##### Dataset content #####
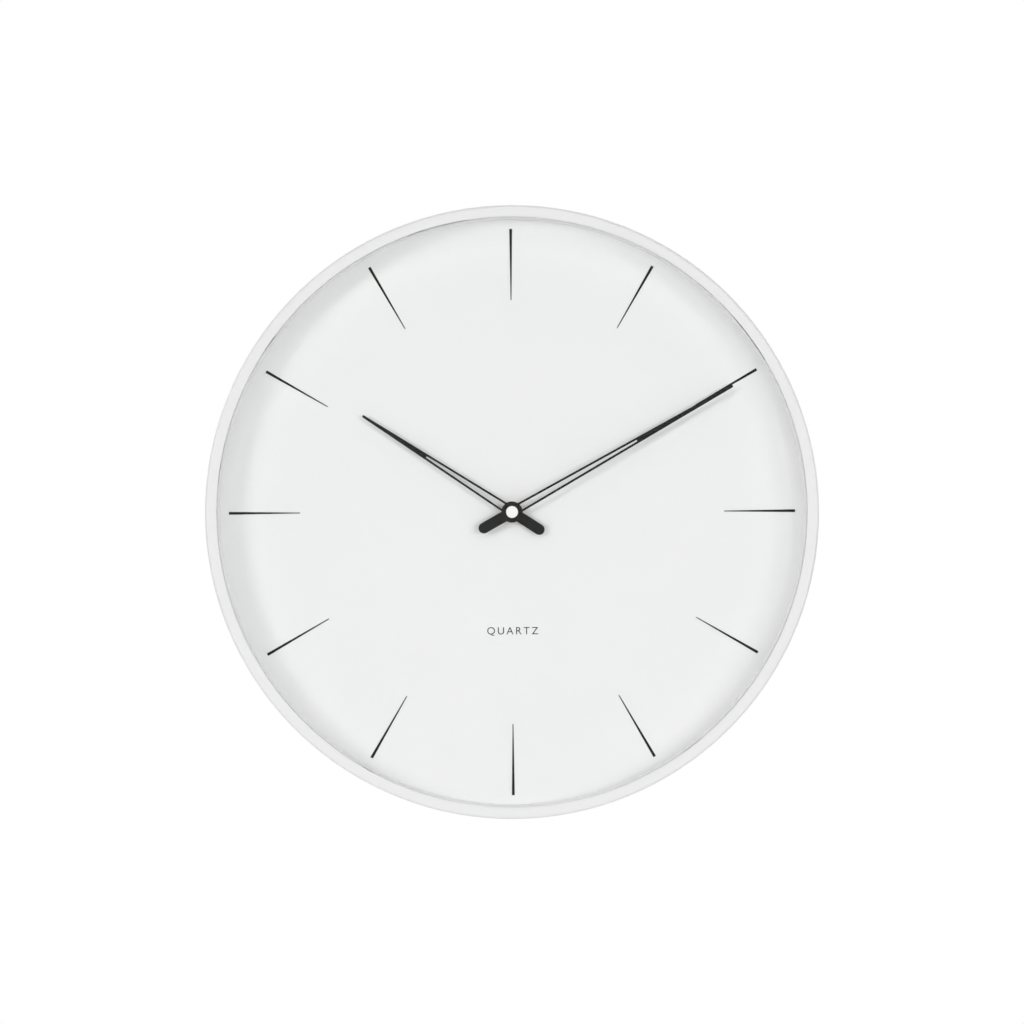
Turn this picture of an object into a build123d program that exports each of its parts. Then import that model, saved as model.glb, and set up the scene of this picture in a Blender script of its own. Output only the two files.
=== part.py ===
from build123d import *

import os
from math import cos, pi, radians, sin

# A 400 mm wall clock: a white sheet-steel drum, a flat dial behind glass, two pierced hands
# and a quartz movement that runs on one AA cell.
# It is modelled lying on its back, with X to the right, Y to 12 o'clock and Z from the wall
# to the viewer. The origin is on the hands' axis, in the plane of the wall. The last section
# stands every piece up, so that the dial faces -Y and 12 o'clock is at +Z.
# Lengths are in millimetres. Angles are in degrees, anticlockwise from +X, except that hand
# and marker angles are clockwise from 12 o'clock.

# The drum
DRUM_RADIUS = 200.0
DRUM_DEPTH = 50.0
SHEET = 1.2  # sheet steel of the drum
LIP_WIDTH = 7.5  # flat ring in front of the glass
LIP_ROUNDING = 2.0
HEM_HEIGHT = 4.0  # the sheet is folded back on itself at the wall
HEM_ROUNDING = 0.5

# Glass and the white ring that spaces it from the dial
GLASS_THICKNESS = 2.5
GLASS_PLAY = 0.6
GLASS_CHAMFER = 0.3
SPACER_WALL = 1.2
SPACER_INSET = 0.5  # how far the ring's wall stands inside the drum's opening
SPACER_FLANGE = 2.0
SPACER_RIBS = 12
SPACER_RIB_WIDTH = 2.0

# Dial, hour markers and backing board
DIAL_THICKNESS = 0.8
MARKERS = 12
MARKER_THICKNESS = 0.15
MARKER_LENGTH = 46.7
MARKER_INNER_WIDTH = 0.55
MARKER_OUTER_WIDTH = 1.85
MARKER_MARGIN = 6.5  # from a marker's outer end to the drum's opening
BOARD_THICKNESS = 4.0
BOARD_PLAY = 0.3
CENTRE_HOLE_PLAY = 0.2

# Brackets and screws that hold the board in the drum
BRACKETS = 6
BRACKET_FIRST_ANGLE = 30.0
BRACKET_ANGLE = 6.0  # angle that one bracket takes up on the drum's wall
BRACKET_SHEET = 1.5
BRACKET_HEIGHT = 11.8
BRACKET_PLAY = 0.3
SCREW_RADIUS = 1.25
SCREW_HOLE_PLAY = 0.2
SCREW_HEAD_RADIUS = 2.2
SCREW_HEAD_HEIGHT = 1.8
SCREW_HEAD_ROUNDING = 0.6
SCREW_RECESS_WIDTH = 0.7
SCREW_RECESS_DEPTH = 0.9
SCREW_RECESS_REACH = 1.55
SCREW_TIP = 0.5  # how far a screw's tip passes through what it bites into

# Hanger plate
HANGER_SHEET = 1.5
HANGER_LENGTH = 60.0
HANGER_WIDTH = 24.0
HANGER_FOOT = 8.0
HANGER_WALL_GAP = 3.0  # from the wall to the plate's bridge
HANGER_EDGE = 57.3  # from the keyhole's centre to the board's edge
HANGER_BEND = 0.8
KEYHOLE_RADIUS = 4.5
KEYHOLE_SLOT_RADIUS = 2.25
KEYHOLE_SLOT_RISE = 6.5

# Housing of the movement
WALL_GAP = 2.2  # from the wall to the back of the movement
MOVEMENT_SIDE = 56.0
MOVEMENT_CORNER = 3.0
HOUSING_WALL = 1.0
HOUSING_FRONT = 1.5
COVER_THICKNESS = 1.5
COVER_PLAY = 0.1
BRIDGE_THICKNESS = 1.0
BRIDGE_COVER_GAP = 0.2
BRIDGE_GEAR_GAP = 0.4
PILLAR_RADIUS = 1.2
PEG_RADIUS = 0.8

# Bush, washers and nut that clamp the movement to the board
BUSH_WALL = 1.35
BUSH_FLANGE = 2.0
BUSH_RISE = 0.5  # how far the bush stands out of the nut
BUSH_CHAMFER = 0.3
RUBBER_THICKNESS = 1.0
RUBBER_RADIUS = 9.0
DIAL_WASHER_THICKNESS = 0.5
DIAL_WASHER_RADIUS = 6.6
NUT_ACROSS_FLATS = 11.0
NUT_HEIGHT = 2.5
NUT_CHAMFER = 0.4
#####
##### Dataset content #####
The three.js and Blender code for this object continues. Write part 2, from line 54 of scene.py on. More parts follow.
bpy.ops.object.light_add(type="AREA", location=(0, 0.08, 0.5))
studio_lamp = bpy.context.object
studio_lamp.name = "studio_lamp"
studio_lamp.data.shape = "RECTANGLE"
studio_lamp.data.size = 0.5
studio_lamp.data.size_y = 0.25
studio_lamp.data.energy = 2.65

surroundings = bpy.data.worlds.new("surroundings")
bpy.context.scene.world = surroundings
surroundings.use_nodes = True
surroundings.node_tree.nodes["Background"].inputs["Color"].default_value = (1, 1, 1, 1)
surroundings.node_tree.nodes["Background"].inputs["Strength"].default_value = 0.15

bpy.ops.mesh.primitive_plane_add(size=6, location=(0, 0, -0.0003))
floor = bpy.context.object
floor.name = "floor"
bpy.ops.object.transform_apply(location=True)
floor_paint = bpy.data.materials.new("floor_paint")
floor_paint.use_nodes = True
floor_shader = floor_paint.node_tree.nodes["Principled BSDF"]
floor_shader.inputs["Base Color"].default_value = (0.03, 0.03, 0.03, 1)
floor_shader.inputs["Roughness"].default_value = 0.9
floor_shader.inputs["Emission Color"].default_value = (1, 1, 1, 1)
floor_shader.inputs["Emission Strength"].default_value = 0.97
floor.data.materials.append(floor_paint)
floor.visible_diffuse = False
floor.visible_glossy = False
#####
##### Dataset content #####
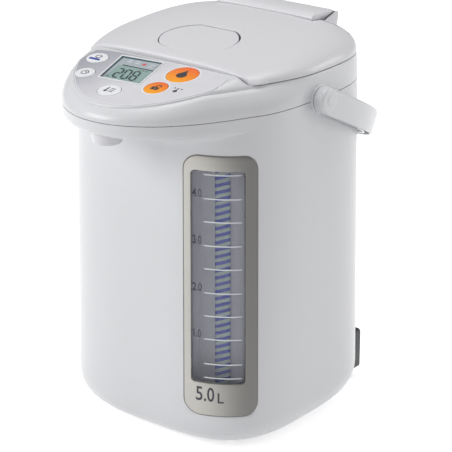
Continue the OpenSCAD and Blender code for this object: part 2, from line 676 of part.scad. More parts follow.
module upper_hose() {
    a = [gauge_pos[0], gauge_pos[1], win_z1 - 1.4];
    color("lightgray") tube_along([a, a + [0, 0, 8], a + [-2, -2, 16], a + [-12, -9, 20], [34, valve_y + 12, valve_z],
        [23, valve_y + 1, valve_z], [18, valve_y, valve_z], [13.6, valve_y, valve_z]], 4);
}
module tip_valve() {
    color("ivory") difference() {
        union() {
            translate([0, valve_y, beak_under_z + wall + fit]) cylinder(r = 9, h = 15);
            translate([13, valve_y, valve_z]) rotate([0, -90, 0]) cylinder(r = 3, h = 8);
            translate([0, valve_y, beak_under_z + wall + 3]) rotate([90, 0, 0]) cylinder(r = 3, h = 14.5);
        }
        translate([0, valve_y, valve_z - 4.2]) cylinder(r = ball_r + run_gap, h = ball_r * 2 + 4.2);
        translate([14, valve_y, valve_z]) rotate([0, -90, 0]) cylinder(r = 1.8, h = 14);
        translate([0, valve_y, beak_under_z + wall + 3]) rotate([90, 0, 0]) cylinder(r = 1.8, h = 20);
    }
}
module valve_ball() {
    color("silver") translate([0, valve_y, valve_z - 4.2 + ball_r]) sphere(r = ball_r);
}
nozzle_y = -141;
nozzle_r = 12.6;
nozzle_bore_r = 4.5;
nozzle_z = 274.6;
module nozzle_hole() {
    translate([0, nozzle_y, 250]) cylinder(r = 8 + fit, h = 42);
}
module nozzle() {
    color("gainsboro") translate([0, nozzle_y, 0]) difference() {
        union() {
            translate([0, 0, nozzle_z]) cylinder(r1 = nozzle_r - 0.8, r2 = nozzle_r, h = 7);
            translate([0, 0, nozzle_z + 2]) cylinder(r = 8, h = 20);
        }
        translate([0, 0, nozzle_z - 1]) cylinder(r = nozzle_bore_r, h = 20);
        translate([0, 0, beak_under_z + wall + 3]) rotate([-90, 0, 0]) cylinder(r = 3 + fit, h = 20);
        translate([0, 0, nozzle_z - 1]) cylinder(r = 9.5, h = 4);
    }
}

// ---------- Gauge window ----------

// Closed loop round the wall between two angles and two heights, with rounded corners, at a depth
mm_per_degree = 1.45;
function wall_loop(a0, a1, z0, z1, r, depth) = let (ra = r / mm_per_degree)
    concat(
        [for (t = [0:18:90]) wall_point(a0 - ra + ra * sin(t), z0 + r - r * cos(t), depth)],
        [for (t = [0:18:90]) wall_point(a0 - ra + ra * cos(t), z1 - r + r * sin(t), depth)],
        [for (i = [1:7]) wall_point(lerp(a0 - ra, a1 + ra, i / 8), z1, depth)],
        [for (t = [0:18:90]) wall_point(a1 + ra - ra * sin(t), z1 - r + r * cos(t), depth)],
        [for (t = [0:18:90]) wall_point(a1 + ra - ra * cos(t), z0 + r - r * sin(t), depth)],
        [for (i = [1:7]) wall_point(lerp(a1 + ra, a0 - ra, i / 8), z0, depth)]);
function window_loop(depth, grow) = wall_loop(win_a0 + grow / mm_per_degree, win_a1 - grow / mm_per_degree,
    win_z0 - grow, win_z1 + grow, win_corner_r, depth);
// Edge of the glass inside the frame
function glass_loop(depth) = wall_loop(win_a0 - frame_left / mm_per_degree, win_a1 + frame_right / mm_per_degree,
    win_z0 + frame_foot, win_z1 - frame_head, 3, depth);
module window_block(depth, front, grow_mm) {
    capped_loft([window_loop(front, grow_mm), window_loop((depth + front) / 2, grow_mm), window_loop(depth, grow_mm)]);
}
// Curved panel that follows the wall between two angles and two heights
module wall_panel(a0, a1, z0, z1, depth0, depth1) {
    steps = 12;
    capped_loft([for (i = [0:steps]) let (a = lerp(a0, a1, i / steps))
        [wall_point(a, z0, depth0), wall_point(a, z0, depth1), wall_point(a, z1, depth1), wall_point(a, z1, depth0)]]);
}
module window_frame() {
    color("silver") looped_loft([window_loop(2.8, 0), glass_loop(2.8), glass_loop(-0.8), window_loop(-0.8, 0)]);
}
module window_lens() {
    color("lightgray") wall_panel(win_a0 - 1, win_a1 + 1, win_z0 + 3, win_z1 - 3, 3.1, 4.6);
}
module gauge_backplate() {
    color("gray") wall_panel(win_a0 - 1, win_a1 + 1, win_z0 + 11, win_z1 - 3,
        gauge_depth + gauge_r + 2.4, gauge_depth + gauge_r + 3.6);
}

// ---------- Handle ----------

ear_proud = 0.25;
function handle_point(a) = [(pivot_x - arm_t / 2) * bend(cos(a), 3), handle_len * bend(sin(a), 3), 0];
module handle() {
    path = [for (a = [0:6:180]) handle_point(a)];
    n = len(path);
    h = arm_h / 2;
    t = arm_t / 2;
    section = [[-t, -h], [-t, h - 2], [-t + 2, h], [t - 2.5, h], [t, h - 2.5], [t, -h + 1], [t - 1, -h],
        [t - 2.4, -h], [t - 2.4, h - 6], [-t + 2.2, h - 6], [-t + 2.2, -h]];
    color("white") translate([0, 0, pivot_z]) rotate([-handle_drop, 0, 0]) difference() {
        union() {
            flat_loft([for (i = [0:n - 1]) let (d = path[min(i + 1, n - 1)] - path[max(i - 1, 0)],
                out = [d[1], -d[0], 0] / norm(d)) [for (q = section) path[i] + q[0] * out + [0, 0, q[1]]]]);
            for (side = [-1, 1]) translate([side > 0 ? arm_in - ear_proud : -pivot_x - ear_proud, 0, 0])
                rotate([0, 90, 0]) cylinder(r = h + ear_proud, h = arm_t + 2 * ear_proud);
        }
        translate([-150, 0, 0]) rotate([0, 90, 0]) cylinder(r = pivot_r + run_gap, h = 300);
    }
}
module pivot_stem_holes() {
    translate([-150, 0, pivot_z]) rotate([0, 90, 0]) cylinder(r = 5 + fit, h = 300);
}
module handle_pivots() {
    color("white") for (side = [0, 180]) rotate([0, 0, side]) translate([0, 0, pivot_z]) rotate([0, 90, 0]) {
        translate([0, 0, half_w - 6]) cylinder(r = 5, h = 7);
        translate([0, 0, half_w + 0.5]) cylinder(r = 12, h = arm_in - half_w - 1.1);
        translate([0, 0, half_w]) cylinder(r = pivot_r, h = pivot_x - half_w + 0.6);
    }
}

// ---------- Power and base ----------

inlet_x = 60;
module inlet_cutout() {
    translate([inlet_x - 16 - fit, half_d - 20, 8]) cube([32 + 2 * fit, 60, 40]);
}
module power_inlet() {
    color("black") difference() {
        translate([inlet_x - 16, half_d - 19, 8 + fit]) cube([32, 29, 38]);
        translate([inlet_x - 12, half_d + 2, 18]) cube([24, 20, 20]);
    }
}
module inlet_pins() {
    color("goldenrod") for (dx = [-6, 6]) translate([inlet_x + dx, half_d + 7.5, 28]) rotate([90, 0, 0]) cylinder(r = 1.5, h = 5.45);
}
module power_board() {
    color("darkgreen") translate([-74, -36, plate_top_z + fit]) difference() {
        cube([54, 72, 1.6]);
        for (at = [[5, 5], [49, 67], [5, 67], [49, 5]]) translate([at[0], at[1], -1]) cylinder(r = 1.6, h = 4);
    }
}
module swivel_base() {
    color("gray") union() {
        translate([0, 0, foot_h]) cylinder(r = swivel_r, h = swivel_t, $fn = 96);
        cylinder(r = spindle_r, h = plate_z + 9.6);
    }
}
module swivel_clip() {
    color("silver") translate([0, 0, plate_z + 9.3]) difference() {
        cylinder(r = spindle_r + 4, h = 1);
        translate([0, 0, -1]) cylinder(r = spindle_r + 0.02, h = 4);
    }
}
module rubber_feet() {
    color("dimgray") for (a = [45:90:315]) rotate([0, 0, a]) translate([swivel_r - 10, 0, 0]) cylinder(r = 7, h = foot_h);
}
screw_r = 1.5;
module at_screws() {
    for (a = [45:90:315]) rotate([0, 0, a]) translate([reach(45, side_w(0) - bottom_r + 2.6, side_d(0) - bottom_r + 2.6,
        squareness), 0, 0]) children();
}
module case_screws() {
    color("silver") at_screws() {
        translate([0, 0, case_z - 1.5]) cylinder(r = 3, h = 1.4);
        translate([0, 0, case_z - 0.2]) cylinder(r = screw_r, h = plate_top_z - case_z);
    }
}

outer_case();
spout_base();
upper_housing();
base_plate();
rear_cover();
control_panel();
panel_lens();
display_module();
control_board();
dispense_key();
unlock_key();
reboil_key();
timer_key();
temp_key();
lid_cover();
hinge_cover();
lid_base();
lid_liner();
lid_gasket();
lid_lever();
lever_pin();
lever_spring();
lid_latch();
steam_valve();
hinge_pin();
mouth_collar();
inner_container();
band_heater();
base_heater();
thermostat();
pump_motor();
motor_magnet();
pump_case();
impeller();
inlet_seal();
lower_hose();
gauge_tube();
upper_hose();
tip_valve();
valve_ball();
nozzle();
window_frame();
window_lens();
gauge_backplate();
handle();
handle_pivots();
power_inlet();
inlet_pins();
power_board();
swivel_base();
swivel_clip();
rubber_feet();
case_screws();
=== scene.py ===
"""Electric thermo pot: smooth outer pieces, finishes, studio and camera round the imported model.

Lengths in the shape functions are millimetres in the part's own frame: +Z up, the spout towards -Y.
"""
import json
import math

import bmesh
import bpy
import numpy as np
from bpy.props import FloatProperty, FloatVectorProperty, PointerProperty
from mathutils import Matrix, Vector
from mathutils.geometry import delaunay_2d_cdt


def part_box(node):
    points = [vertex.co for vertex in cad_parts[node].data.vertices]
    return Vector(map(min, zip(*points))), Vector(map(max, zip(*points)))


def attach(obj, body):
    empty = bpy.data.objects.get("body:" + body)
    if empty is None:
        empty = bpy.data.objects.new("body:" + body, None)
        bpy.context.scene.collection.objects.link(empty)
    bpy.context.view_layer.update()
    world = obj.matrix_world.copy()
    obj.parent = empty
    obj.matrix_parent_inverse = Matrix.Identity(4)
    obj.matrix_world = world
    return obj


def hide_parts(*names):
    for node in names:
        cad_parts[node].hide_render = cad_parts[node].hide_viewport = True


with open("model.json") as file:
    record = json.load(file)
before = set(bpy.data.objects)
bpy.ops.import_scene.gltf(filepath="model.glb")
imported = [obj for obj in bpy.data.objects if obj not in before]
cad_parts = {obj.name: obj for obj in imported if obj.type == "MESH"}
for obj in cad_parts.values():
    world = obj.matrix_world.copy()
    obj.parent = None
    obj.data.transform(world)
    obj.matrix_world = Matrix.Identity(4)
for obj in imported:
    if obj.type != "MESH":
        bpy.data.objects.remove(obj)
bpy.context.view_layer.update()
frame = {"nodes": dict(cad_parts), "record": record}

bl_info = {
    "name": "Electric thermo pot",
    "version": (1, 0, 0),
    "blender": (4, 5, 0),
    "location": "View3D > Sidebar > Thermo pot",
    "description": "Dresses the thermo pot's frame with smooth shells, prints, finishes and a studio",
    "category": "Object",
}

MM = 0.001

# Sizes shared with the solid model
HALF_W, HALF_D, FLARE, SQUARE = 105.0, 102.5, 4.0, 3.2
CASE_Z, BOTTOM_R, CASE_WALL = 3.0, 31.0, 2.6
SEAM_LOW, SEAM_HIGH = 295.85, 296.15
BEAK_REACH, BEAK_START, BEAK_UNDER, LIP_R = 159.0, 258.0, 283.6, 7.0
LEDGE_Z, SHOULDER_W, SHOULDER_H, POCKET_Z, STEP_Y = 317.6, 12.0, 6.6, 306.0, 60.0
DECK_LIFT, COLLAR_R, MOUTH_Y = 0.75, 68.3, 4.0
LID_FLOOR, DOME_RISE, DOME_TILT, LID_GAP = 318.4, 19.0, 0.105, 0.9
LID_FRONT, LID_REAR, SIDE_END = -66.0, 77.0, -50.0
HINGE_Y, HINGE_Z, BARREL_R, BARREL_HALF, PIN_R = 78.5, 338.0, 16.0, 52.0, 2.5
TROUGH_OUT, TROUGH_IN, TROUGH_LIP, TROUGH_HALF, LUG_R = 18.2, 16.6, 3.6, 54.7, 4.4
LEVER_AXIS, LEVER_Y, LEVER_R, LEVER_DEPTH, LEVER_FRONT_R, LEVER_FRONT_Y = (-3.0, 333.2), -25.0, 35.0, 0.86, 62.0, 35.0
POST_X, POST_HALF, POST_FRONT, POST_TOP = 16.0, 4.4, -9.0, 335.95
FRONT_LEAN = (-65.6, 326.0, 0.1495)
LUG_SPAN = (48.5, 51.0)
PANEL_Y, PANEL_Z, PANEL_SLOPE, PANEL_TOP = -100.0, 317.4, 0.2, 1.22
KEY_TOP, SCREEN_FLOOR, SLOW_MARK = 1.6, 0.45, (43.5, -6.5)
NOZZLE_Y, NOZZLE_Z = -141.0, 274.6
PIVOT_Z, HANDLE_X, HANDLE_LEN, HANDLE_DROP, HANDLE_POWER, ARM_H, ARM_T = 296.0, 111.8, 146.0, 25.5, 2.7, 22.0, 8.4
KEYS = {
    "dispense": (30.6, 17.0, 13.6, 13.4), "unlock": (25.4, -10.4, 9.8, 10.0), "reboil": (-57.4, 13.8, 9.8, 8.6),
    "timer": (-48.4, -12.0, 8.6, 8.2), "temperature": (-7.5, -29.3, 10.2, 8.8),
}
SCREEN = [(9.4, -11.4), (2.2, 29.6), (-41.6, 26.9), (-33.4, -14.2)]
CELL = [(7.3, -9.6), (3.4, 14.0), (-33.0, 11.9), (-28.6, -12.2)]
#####
**Instructions for the task**.
Return only the stretch of the material above from the line holding "Turn this picture" through the line holding "from math import cos, pi, radians, sin", copied exactly.

**Answer to the problem**.
Turn this picture of an object into a build123d program that exports each of its parts. Then import that model, saved as model.glb, and set up the scene of this picture in a Blender script of its own. Output only the two files.
=== part.py ===
from build123d import *

import os
from math import cos, pi, radians, sin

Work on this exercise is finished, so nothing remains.